The Euro gave back some of its earlier gains vs. the US Dollar and finished the day almost flat, though registering a minimal loss of 0.04%. Goodish economic data out of the United States, and US Treasury yields recovering from the daily lows, below 4%, and the Federal Reserve November meeting, were some of several reasons that undermined the EUR. The EURUSD is trading at 0.9874, down by 0.02%.

Manufacturing activity in the United States expanded though at a slower level, underpinned the USD to the detriment of the EUR

On Tuesday, Wall Street finished with decent losses amidst data revealing that the United States economy remains at expansionary territory. The Institute for Supply Management (ISM) PMI for October showed that manufacturing activity remained resilient at 50.2, beating estimates of 50, but lower than the September report.
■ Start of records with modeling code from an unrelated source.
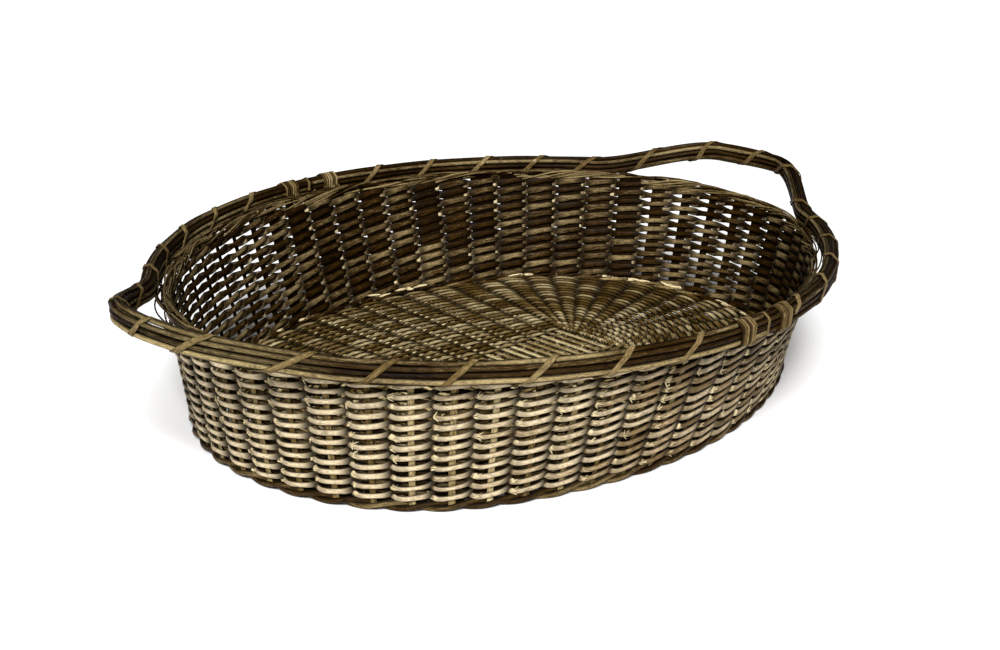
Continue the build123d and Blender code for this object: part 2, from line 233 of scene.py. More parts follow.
def piece(name, material, strands, node=None):
    """One mesh object made of many strands; it rides on the basket and stands for a CAD node."""
    vertices, quads, uvs, caps, marks = [], [], [], [], []
    base = 0
    for v, q, uv, cap, mark in strands:
        vertices.append(v)
        quads.append(q + base)
        uvs.append(uv)
        caps += [[k + base for k in polygon] for polygon in cap]
        marks.append(mark)
        base += len(v)
    vertices = np.concatenate(vertices)
    quads = np.concatenate(quads)
    uvs = np.concatenate(uvs)
    mesh = bpy.data.meshes.new(name)
    mesh.vertices.add(len(vertices))
    mesh.vertices.foreach_set("co", vertices.astype(np.float32).ravel())
    cap_corners = [k for polygon in caps for k in polygon]
    corners = np.concatenate([quads.ravel(), np.array(cap_corners, int)]).astype(np.int32)
    starts = list(range(0, quads.size, 4))
    start = quads.size
    for polygon in caps:
        starts.append(start)
        start += len(polygon)
    mesh.loops.add(len(corners))
    mesh.loops.foreach_set("vertex_index", corners)
    mesh.polygons.add(len(starts))
    mesh.polygons.foreach_set("loop_start", np.array(starts, np.int32))
    mesh.polygons.foreach_set("use_smooth", np.ones(len(starts), bool))
    layer = mesh.uv_layers.new(name="strand")
    full = np.concatenate([uvs, np.zeros((len(cap_corners), 2))]).astype(np.float32)
    layer.data.foreach_set("uv", full.ravel())
    for number, label in enumerate(MARKS):
        attribute = mesh.attributes.new(label, "FLOAT", "POINT")
        values = np.concatenate([mark[number] for mark in marks])
        attribute.data.foreach_set("value", values.astype(np.float32))
    mesh.update(calc_edges=True)
    mesh.validate()
    mesh.materials.append(material)
    made = bpy.data.objects.new(name, mesh)
    bpy.context.scene.collection.objects.link(made)
    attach(made, "root")
    if node:
        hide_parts(node)
    return made


# ---------------------------------------------------------------- materials
class Nodes:
    """Short ways to add and join shader nodes."""

    def __init__(self, name):
        self.material = bpy.data.materials.new(name)
        self.material.use_nodes = True
        self.tree = self.material.node_tree
        self.shader = self.tree.nodes["Principled BSDF"]

    def add(self, kind, settings=None, **inputs):
        node = self.tree.nodes.new("ShaderNode" + kind)
        for key, value in (settings or {}).items():
            setattr(node, key, value)
        for key, value in inputs.items():
            self.put(node.inputs[key.replace("_", " ")], value)
        return node

    def put(self, socket, value):
        if hasattr(value, "is_output"):
            self.tree.links.new(value, socket)
        else:
            socket.default_value = value

    def math(self, operation, a, b=0.5, clamp=False):
        node = self.add("Math", {"operation": operation, "use_clamp": clamp})
        self.put(node.inputs[0], a)
        self.put(node.inputs[1], b)
        return node.outputs[0]

    def mix(self, share, a, b):
        node = self.add("Mix", {"data_type": "RGBA"})
        self.put(node.inputs[0], share)
        self.put(node.inputs[6], a)
        self.put(node.inputs[7], b)
        return node.outputs[2]

    def spread(self, value, low, high, to_low=0.0, to_high=1.0):
        node = self.add("MapRange", {"clamp": True})
        self.put(node.inputs[0], value)
        self.put(node.inputs[1], low)
        self.put(node.inputs[2], high)
        self.put(node.inputs[3], to_low)
        self.put(node.inputs[4], to_high)
        return node.outputs[0]

    def noise(self, vector, scale, detail=3.0, roughness=0.6):
        node = self.add("TexNoise", Scale=scale, Detail=detail, Roughness=roughness)
        self.put(node.inputs["Vector"], vector)
        return node.outputs["Fac"]

    def ramp(self, value, stops):
        node = self.add("ValToRGB")
        self.put(node.inputs[0], value)
        elements = node.color_ramp.elements
        while len(elements) < len(stops):
            elements.new(0.5)
        for element, (position, colour) in zip(elements, stops):
            element.position = position
            element.color = colour
        return node.outputs[0]


def rgb(red, green, blue):
    """A colour given as 8-bit screen values, as linear light."""

    def linear(value):
        value = value / 255
        return value / 12.92 if value <= 0.04045 else ((value + 0.055) / 1.055) ** 2.4

    return (linear(red), linear(green), linear(blue), 1.0)


# the dark colour of grime, also used as painted shade along strand edges and dips
GRIME_AND_SHADE = (9, 4, 0)
TORN = (218, 200, 156)
WORN_GOLD = ((40, 24, 2), (214, 192, 134))
CANE_ROUGHNESS = (0.34, 0.62)
CANE_SHINE = 0.05


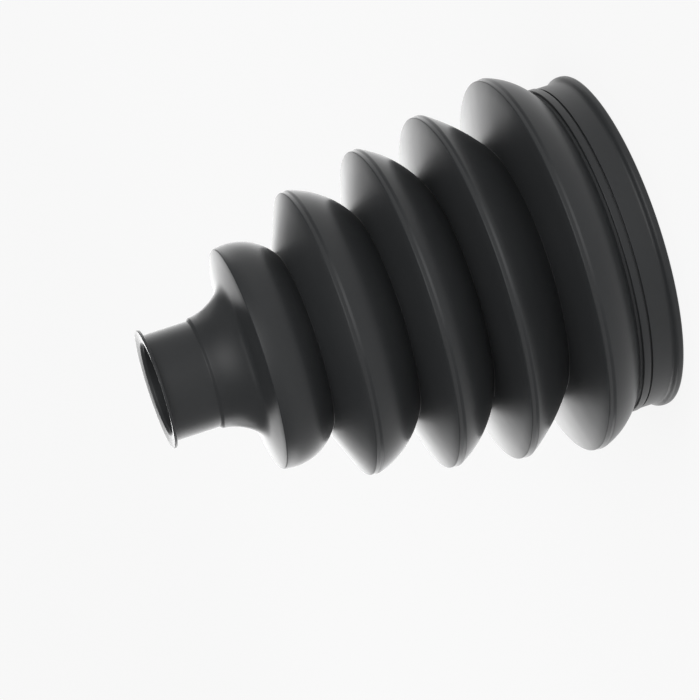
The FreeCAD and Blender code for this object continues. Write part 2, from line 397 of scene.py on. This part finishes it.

Echoing some of the same results as the S&P Global Manufacturing PMI for the same period was a prelude for the ISM, rising to 50.4, exceeding estimates and the previous month’s data.

The EURUSD tumbled on the S&P Global PMI headline, from around 0.9930s toward 0.9860s, and since the release of the ISM PMI, has hovered around the 0.9870s area.

In the meantime, the US labor market, widely mentioned by the Federal Reserve in its monetary policy statement, remains tight as the September JOLTS report, revealed by the US Labor Department, reported that job openings, augmented by 10.717 million, above the 10 million forecast, and smashed August’s 10.28 million.

European Central Bank (ECB) policymakers added that rates hikes would continue

Aside from this, European Central Bank (ECB) policymakers, led by its President Christine Lagarde, said that rates in the Euro area should peak at a level that “ensures” that inflation returns to the 2% target over the medium term. Lagarde’s added that “the destination is clear, and we haven’t reached it yet,” said in an interview.

Lagarde’s added that inflation remains too high throughout the Eurozone, following Monday’s report of inflation around 10.7%, and acknowledged that the likelihood of a recession has increased.

Late in the New York session, more ECB officials, led by Joachim Nagel and Pablo Hernandez de Cos, agreed that inflation is persistent and that the ECB still has “a long way to go.”

Traders get ready for the Federal Reserve (Fed)

Elsewhere, EURUSD traders prepared for the Fed’s November meeting. Analysts expect the US central bank to hike rates by 75 bps, which would be a fourth of a kind as the Federal funds rate (FFR) will hit the 3.75-4% range. Even though the decision is important, due to the financial narrative speculation for a Federal Reserve pivot, the highlight of the day will be Jerome Powell’s press conference, which would shed some light regarding a deceleration for the pace of interest-rate hikes, or grab a page of the ECB’s President Lagarde’s book, and probably go to the “meeting-by-meeting” decisions.

EURUSD Price Analysis: Technical outlook

The EURUSD hourly chart confirms the pair as neutral-to-downward biased. Even though the EUR jumped toward the 20-hour Exponential Moving Average (EMA) at 0.9907, on a headline of the US President Biden endorsing a Fed pivot. However, later it was corrected as Biden endorsed the Fed tightening monetary policy in 2022, After the headline, the EURUSD reversed its uptrend and plunged toward its daily low at 0.9853.

The Relative Strength Index (RSI) at bearish territory portrays sellers remaining in charge. Hence, the EURUSD’s first support would be 0.9853. Break below will expose the 0.9800 figure, followed by the October 21 daily low at 0.9704.